If you want a lasting experience, which is independence; if you want to rely less on strangers, and have more say in the direction of your life, than money is important. If you want to narrow the uncertainty factor, which is both exciting but can also be negative – money is also important. You have enough uncertainty while traveling as it is, without thinking about how to afford your next meal or bus. You can plunge deep, but it is too scary for me, I’m not ready for it and I will probably never be.

Odd jobs can be exciting, but they take time to achieve, and are probably illegal if you’re traveling in a foreign country. I’ve never done those – I’ve always had my own profession and business. My advice, if you’re doing odd jobs like a chef or gardener, develop a skill. Life is too short to not be the best in what you do. Skills allow you to work less, earn more and focus on what you do best, which is probably what you like doing the most.

As I see it, you don’t only need food, transport and accommodation, you also need insurance. I’m not talking about the literal sense, which is the insurance policy (although it’s important to have one). By insurance, I’m talking about knowing that if things go wrong – you’ll be okay. The idea, again, is freedom – having backup and peace of mind from that backup. Most of us also need to know they have the financial ability to help family and friends if needed.

Lastly, work and career are not just about the money, they give meaning and satisfaction, and help your self- esteem. Especially during long periods of travel, when you strangle to find purpose. You also have something to show your friends, family and social circle, and change the way they look at you. This allows you to connect faster. As a personal example, my startup, StartupBlink gets me invited to events which gets me more friends than almost any other method. In conclusion, I think that focusing on building things brings you so much more than just money.

6 Responses so far.

  1. Brian says:

    I have been traveling the world for many years mostly under my own power. I meet locals in rural areas all the time. People can be very receptive to others regardless of where they live. Also people in rural areas are just as diverse in their ideologies as their city counterparts.
    Just accept the fact that you are a city person and leave it as that.

    • Eli David says:

      not really a city person, wish I was. However, I agree about the diversity.
      From my experience, I myself am different when I am in a big city, in comparison to who I am in a smaller place. the social interactions, community feeling and knowing your neighbors, the ability not to get lost in the crowd, all of those change people. I still think building a social life is easier in cities, also because there are so many people there, but am open minded to the idea that my personality is what creates this belief. Thanks for commenting.

  2. Garrett says:

    Thanks for the post! Everyone asks my wife and I how long we can afford to travel, and we always reply with, “however long it’s financially sustainable”. We tend to get some funny looks at that.
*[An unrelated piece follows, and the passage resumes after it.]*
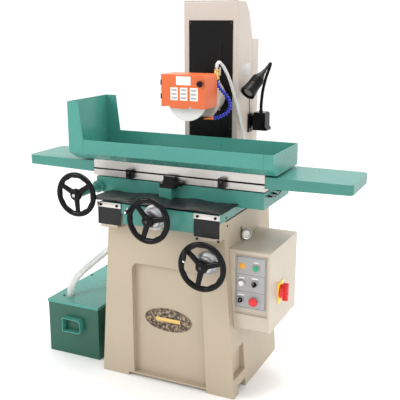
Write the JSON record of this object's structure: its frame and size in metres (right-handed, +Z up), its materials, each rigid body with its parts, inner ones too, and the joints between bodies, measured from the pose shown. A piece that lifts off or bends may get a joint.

    My wife and I leave in five months (tickets booked!) and we’ve decided to invest more in our accommodation, rather that use coworking spaces – at least for the first couple months.

    • Eli David says:

      sounds like a plan Garrett. Exciting that you have a ticket already! Already advise you to keep flexible and change as you go, especially since there are two of you, and so much to learn about yourself and the lifestyle during the process. All the best!

  3. Barbara says:

    I love this episode Eli, I like not only the comments but the way you respond to them. Super!